Lacey Partipilo: Yeah, I do think that the foundational relationship between employer and employee is the paycheck, right? So as long as that is OK and at market and I feel like I’m being paid fairly, then I think it is an expectation that our people are going to want us to continue to stay at market and be creative with our benefits.
Brandon Laws: Yeah.
Lacey Partipilo: So that’s interesting.
Brandon Laws: I believe it.
Lacey Partipilo: Yeah.
Brandon Laws: The other thing that’s like beyond the compensation and benefits, there’s also the intangible stuff like on-the-job experience and learning opportunities and it’s said that 63 percent of millennials believe that their leadership skills have not been fully developed. Then I wonder if there’s some sort of correlation between that and them not seeing that there’s a vision for them and after 2020 and people are going to bail at that point.

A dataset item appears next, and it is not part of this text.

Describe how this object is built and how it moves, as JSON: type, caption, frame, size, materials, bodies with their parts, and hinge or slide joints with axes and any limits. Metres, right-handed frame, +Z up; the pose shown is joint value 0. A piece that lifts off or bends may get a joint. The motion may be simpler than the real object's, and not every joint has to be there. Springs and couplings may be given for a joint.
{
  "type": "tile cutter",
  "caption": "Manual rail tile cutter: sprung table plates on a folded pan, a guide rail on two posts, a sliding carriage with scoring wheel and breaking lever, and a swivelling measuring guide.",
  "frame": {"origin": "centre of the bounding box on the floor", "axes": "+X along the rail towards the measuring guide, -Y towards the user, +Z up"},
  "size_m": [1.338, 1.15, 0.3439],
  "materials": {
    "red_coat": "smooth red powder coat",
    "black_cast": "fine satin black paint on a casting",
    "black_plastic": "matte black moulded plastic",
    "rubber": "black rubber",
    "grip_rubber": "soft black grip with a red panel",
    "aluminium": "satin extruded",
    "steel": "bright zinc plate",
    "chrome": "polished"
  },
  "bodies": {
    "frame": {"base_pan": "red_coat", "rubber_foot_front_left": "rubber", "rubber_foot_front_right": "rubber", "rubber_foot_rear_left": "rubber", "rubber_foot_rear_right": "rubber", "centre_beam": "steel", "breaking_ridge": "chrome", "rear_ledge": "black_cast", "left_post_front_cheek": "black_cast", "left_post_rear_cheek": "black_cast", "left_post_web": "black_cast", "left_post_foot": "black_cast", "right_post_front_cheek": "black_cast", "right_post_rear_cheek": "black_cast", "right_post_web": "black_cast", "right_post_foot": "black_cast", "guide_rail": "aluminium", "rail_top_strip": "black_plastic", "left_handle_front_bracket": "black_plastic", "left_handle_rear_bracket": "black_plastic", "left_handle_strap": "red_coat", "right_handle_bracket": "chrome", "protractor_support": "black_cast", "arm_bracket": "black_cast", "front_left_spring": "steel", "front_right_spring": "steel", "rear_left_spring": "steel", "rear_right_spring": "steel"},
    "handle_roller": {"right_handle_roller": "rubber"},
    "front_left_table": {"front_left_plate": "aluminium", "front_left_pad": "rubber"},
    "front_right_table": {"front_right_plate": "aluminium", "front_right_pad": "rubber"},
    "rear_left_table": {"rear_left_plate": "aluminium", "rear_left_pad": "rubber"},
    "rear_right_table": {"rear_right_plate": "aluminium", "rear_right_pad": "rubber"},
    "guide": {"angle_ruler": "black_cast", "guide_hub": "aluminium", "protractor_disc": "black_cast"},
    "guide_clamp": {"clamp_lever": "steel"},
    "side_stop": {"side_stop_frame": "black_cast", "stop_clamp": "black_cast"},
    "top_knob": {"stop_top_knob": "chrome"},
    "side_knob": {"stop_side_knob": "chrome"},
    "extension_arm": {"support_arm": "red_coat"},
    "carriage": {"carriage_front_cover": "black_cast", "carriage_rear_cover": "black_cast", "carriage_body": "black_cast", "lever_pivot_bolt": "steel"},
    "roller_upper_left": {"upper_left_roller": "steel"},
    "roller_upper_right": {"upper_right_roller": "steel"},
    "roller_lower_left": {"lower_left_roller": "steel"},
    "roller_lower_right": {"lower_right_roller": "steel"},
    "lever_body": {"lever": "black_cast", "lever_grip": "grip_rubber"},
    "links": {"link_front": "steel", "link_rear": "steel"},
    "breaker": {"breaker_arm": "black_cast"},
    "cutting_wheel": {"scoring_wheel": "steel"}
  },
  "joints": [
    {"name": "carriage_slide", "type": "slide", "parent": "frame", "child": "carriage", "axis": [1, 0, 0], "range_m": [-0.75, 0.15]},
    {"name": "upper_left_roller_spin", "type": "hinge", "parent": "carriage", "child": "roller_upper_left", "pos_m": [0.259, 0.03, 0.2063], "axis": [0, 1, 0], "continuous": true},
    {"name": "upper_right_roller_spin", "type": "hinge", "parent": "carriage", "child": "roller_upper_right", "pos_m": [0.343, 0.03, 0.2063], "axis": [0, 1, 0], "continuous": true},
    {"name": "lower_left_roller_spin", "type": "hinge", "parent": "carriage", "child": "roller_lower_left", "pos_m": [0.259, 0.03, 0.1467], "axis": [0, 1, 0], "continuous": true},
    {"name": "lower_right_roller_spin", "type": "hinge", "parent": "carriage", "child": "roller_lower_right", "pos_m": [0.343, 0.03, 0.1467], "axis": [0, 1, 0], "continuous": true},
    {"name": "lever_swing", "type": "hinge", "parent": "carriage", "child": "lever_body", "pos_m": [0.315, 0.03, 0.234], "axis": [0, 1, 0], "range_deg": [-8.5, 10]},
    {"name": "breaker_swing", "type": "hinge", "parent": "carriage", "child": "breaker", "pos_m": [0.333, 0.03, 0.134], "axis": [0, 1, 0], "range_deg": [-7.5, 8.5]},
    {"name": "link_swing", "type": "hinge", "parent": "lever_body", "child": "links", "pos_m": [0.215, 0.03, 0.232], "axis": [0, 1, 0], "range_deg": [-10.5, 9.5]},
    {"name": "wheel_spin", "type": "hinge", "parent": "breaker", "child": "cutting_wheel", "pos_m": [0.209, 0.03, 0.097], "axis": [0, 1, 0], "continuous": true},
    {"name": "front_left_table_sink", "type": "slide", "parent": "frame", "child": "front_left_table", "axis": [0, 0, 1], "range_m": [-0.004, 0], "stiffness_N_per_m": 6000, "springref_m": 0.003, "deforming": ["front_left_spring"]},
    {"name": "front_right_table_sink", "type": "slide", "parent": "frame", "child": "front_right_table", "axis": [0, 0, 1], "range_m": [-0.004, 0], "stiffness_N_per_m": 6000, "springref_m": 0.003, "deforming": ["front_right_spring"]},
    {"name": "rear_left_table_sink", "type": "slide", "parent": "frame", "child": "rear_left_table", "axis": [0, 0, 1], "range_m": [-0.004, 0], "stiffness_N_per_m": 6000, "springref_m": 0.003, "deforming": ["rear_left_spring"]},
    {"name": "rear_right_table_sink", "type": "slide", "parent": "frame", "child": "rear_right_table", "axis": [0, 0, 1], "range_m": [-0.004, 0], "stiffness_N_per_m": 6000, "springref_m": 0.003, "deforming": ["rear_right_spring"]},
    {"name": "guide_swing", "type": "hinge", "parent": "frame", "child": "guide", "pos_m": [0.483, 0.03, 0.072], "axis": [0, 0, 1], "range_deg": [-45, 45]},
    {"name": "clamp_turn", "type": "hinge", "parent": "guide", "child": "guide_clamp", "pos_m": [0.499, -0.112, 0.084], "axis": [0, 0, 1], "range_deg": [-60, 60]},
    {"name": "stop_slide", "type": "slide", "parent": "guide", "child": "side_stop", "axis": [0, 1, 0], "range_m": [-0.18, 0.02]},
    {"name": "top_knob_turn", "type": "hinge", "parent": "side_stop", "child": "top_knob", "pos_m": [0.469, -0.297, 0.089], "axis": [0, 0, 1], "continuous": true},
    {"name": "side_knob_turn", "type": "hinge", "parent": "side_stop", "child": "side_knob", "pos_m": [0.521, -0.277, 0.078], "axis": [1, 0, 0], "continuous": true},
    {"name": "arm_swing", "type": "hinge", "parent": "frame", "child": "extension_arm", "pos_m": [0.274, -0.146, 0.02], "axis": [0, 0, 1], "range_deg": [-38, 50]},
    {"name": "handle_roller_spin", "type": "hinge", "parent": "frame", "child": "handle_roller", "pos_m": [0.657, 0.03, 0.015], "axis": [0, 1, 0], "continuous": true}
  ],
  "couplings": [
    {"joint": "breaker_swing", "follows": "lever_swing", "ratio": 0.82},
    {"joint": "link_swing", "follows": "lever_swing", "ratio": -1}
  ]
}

Lacey Partipilo: It could be –
Brandon Laws: They want to be developed.
Lacey Partipilo: Yeah, they do.
Brandon Laws: And they want to have those opportunities to be leaders.

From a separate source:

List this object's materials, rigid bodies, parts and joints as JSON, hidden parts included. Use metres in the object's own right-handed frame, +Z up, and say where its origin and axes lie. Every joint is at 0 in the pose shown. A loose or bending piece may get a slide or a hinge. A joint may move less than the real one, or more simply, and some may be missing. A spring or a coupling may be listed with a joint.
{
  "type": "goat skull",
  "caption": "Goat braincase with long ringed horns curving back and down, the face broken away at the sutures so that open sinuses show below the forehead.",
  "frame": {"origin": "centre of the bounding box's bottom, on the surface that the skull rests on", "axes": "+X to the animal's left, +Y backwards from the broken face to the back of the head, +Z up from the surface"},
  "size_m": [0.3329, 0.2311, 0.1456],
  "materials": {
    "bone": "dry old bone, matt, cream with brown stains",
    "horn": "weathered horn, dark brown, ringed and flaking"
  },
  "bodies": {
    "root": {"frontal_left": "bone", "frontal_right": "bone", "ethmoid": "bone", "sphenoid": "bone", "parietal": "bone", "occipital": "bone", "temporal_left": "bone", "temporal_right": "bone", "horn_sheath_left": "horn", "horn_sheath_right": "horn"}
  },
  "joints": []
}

Lacey Partipilo: I think so and I think there was a statistic in here that said only 4% of people in leadership positions know how to talk to millennials or know how to work with millennials.
Brandon Laws: Bizarre.
Lacey Partipilo: That is frightening.
Brandon Laws: Yeah. OK. I’m going to put in a plug. There’s a book Millennials and Management. I had interviewed Lee Caraher a couple of times on the podcast. That book is great because it does talk a lot about communication with the millennial group.
Lacey Partipilo: Yeah. Does it say that you should just be texting them and –?

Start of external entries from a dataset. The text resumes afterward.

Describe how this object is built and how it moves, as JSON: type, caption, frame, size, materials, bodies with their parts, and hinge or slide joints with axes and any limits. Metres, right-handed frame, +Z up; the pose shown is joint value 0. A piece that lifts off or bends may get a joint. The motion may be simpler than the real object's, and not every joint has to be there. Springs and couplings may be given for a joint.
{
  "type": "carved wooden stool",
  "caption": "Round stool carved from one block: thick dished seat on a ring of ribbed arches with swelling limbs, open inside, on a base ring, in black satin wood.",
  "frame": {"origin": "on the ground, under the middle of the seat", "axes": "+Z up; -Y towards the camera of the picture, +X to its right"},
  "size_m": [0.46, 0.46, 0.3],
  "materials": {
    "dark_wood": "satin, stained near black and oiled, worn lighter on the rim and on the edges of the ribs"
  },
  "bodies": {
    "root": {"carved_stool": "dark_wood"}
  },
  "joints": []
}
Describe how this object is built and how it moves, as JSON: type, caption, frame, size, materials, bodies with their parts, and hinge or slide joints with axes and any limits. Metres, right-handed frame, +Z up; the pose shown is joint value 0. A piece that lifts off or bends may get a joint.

Brandon Laws: I think you got to meet them where they’re at. But I think it’s just you got to be open with them.
Lacey Partipilo: Yeah.
Brandon Laws: They’re not babies.
Lacey Partipilo: No.
Brandon Laws: They want to be treated like adults.
Lacey Partipilo: Super smart. Transparency is important.
Brandon Laws: They care about being tied to the company. They want to know that their contributions are impacting the greater good.
Lacey Partipilo: Yeah.
Brandon Laws: You and I are both millennials and we both feel the same way.
Lacey Partipilo: Absolutely.
Brandon Laws: We would rather have transparent and open and honest feedback and all of the – learning about financial status. We want to know where the business is going, all of those things, and I think the more that you can do that in a really open way, millennials will stay around.
Lacey Partipilo: Yeah. That builds loyalty.
Brandon Laws: Yes.
Lacey Partipilo: And I think it shows millennials and really all of your employees that you trust them with that information and you believe that they can make an impact to help grow the business. So millennials aren’t all bad.
Brandon Laws: I agree. Well, we could literally go through …
Lacey Partipilo: We could.
Brandon Laws: … this entire report. But we’re not because we’re out of time. One thing I wanted to mention is that we are doing a survey of our own. Every year we’ve done this, What People Want from Work survey. It’s a really good opportunity to ask your employees what they want out of their work. It covers a lot of these areas.
Lacey Partipilo: It does.
Brandon Laws: Surprisingly. So basically what happens is we have the survey – we’ve been doing this for four years now. We will give you communication to roll out to your employees and then we will calculate everything and you guys get a nice free report as a result of it and there are some buy-up options and what not. But I think the free report gives you a lot of what you need.
Lacey Partipilo: Absolutely. The more data we have across different industries, different employer sizes, the better.
Brandon Laws: We’ve already had a great response. So it’s always nice to get – I’m trying to push it a little bit more because the more and more data you have, to your point, we’re going to really figure out. We’re going to get a pulse on what the employees really want.
Lacey Partipilo: Yeah.
Brandon Laws: It’s definitely trending.
Lacey Partipilo: Great. We should put the link out.
Brandon Laws: For sure.
Lacey Partipilo: So that people have it.
Brandon Laws: Yeah. Well, thanks for joining, Lacey. This was fun.
Lacey Partipilo: Yeah. Yeah. Thanks for having me.